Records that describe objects
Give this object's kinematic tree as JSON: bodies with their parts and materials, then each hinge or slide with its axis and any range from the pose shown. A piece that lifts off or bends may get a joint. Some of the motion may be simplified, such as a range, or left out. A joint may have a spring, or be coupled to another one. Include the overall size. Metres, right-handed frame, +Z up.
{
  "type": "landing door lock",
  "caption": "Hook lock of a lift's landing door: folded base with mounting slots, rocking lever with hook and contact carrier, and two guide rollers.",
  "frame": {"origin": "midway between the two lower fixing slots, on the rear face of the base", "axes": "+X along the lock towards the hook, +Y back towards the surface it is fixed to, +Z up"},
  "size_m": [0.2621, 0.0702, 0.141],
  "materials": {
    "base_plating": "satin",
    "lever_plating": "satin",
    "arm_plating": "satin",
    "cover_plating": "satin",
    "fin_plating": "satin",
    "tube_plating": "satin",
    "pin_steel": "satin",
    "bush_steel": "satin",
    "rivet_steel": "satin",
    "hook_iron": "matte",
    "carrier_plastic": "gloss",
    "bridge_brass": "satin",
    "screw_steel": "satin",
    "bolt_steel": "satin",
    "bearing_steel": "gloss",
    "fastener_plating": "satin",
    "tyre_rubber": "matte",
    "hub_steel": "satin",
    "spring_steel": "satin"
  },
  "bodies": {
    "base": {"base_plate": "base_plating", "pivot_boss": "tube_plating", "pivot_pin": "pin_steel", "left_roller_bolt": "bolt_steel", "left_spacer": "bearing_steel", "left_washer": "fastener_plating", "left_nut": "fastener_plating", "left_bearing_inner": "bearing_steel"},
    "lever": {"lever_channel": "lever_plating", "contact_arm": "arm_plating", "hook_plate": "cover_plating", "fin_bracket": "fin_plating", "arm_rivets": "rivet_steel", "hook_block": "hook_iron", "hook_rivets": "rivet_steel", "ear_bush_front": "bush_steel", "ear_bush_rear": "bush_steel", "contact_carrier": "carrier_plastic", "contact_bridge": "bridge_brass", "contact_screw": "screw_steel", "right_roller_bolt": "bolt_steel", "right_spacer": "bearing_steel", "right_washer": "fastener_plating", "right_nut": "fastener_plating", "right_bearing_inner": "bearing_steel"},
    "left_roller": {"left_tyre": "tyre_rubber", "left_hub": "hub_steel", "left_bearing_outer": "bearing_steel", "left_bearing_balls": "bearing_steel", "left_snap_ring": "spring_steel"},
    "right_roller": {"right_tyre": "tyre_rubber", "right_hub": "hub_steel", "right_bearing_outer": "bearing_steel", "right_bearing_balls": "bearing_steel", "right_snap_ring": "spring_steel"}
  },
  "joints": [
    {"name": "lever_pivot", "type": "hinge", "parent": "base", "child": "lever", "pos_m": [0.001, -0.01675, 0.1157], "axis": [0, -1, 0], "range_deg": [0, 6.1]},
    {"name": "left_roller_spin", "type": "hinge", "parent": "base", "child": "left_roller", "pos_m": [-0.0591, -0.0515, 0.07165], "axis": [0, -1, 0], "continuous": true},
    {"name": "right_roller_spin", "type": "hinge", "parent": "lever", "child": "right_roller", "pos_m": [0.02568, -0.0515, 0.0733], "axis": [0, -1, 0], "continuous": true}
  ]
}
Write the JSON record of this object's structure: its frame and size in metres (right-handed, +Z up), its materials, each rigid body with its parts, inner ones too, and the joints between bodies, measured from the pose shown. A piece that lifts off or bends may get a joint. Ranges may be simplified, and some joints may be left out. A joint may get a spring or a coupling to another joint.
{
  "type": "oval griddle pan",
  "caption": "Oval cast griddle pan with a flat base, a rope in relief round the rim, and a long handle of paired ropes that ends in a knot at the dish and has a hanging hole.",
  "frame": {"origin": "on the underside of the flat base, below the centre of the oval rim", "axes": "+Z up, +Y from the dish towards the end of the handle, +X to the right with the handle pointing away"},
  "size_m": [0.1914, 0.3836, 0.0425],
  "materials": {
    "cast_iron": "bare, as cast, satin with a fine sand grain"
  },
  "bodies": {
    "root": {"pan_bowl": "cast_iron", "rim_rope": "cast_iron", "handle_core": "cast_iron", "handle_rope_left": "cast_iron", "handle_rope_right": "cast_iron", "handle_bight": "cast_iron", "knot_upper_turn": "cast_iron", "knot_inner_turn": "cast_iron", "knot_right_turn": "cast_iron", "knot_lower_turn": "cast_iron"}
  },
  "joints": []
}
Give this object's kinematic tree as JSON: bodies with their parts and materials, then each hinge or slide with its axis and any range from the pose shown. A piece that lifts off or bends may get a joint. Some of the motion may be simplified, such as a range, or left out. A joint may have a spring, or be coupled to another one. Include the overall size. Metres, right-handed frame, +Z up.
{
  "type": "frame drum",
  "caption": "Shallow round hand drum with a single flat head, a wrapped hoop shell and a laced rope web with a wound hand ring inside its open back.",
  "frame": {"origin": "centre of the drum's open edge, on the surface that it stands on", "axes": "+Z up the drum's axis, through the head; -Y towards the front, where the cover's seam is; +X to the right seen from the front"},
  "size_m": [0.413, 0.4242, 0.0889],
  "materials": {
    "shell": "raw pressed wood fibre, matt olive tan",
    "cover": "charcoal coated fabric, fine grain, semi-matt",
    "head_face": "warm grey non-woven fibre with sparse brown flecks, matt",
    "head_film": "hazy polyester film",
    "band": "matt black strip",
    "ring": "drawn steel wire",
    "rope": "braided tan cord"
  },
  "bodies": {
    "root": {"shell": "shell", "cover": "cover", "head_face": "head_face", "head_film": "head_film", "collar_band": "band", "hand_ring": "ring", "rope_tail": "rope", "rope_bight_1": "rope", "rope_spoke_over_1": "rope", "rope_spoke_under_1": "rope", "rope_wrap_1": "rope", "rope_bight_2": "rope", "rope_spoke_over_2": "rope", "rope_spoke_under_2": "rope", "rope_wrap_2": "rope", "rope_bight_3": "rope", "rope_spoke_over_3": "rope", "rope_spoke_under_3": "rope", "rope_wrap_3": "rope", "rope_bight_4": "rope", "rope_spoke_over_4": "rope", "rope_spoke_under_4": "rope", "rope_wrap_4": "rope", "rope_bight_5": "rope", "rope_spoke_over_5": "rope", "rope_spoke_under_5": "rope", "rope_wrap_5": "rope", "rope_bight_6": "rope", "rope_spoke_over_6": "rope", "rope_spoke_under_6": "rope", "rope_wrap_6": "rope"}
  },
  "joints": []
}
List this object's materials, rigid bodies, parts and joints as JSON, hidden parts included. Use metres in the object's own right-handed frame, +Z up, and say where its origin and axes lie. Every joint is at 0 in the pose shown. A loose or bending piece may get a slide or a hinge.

WHAT YOU NEED TO DO ▸
Can you give every line above again, exactly as written?

RESPONSE BELOW ▸
Give this object's kinematic tree as JSON: bodies with their parts and materials, then each hinge or slide with its axis and any range from the pose shown. A piece that lifts off or bends may get a joint. Some of the motion may be simplified, such as a range, or left out. A joint may have a spring, or be coupled to another one. Include the overall size. Metres, right-handed frame, +Z up.
{
  "type": "landing door lock",
  "caption": "Hook lock of a lift's landing door: folded base with mounting slots, rocking lever with hook and contact carrier, and two guide rollers.",
  "frame": {"origin": "midway between the two lower fixing slots, on the rear face of the base", "axes": "+X along the lock towards the hook, +Y back towards the surface it is fixed to, +Z up"},
  "size_m": [0.2621, 0.0702, 0.141],
  "materials": {
    "base_plating": "satin",
    "lever_plating": "satin",
    "arm_plating": "satin",
    "cover_plating": "satin",
    "fin_plating": "satin",
    "tube_plating": "satin",
    "pin_steel": "satin",
    "bush_steel": "satin",
    "rivet_steel": "satin",
    "hook_iron": "matte",
    "carrier_plastic": "gloss",
    "bridge_brass": "satin",
    "screw_steel": "satin",
    "bolt_steel": "satin",
    "bearing_steel": "gloss",
    "fastener_plating": "satin",
    "tyre_rubber": "matte",
    "hub_steel": "satin",
    "spring_steel": "satin"
  },
  "bodies": {
    "base": {"base_plate": "base_plating", "pivot_boss": "tube_plating", "pivot_pin": "pin_steel", "left_roller_bolt": "bolt_steel", "left_spacer": "bearing_steel", "left_washer": "fastener_plating", "left_nut": "fastener_plating", "left_bearing_inner": "bearing_steel"},
    "lever": {"lever_channel": "lever_plating", "contact_arm": "arm_plating", "hook_plate": "cover_plating", "fin_bracket": "fin_plating", "arm_rivets": "rivet_steel", "hook_block": "hook_iron", "hook_rivets": "rivet_steel", "ear_bush_front": "bush_steel", "ear_bush_rear": "bush_steel", "contact_carrier": "carrier_plastic", "contact_bridge": "bridge_brass", "contact_screw": "screw_steel", "right_roller_bolt": "bolt_steel", "right_spacer": "bearing_steel", "right_washer": "fastener_plating", "right_nut": "fastener_plating", "right_bearing_inner": "bearing_steel"},
    "left_roller": {"left_tyre": "tyre_rubber", "left_hub": "hub_steel", "left_bearing_outer": "bearing_steel", "left_bearing_balls": "bearing_steel", "left_snap_ring": "spring_steel"},
    "right_roller": {"right_tyre": "tyre_rubber", "right_hub": "hub_steel", "right_bearing_outer": "bearing_steel", "right_bearing_balls": "bearing_steel", "right_snap_ring": "spring_steel"}
  },
  "joints": [
    {"name": "lever_pivot", "type": "hinge", "parent": "base", "child": "lever", "pos_m": [0.001, -0.01675, 0.1157], "axis": [0, -1, 0], "range_deg": [0, 6.1]},
    {"name": "left_roller_spin", "type": "hinge", "parent": "base", "child": "left_roller", "pos_m": [-0.0591, -0.0515, 0.07165], "axis": [0, -1, 0], "continuous": true},
    {"name": "right_roller_spin", "type": "hinge", "parent": "lever", "child": "right_roller", "pos_m": [0.02568, -0.0515, 0.0733], "axis": [0, -1, 0], "continuous": true}
  ]
}
Write the JSON record of this object's structure: its frame and size in metres (right-handed, +Z up), its materials, each rigid body with its parts, inner ones too, and the joints between bodies, measured from the pose shown. A piece that lifts off or bends may get a joint. Ranges may be simplified, and some joints may be left out. A joint may get a spring or a coupling to another joint.
{
  "type": "oval griddle pan",
  "caption": "Oval cast griddle pan with a flat base, a rope in relief round the rim, and a long handle of paired ropes that ends in a knot at the dish and has a hanging hole.",
  "frame": {"origin": "on the underside of the flat base, below the centre of the oval rim", "axes": "+Z up, +Y from the dish towards the end of the handle, +X to the right with the handle pointing away"},
  "size_m": [0.1914, 0.3836, 0.0425],
  "materials": {
    "cast_iron": "bare, as cast, satin with a fine sand grain"
  },
  "bodies": {
    "root": {"pan_bowl": "cast_iron", "rim_rope": "cast_iron", "handle_core": "cast_iron", "handle_rope_left": "cast_iron", "handle_rope_right": "cast_iron", "handle_bight": "cast_iron", "knot_upper_turn": "cast_iron", "knot_inner_turn": "cast_iron", "knot_right_turn": "cast_iron", "knot_lower_turn": "cast_iron"}
  },
  "joints": []
}
Give this object's kinematic tree as JSON: bodies with their parts and materials, then each hinge or slide with its axis and any range from the pose shown. A piece that lifts off or bends may get a joint. Some of the motion may be simplified, such as a range, or left out. A joint may have a spring, or be coupled to another one. Include the overall size. Metres, right-handed frame, +Z up.
{
  "type": "frame drum",
  "caption": "Shallow round hand drum with a single flat head, a wrapped hoop shell and a laced rope web with a wound hand ring inside its open back.",
  "frame": {"origin": "centre of the drum's open edge, on the surface that it stands on", "axes": "+Z up the drum's axis, through the head; -Y towards the front, where the cover's seam is; +X to the right seen from the front"},
  "size_m": [0.413, 0.4242, 0.0889],
  "materials": {
    "shell": "raw pressed wood fibre, matt olive tan",
    "cover": "charcoal coated fabric, fine grain, semi-matt",
    "head_face": "warm grey non-woven fibre with sparse brown flecks, matt",
    "head_film": "hazy polyester film",
    "band": "matt black strip",
    "ring": "drawn steel wire",
    "rope": "braided tan cord"
  },
  "bodies": {
    "root": {"shell": "shell", "cover": "cover", "head_face": "head_face", "head_film": "head_film", "collar_band": "band", "hand_ring": "ring", "rope_tail": "rope", "rope_bight_1": "rope", "rope_spoke_over_1": "rope", "rope_spoke_under_1": "rope", "rope_wrap_1": "rope", "rope_bight_2": "rope", "rope_spoke_over_2": "rope", "rope_spoke_under_2": "rope", "rope_wrap_2": "rope", "rope_bight_3": "rope", "rope_spoke_over_3": "rope", "rope_spoke_under_3": "rope", "rope_wrap_3": "rope", "rope_bight_4": "rope", "rope_spoke_over_4": "rope", "rope_spoke_under_4": "rope", "rope_wrap_4": "rope", "rope_bight_5": "rope", "rope_spoke_over_5": "rope", "rope_spoke_under_5": "rope", "rope_wrap_5": "rope", "rope_bight_6": "rope", "rope_spoke_over_6": "rope", "rope_spoke_under_6": "rope", "rope_wrap_6": "rope"}
  },
  "joints": []
}
List this object's materials, rigid bodies, parts and joints as JSON, hidden parts included. Use metres in the object's own right-handed frame, +Z up, and say where its origin and axes lie. Every joint is at 0 in the pose shown. A loose or bending piece may get a slide or a hinge.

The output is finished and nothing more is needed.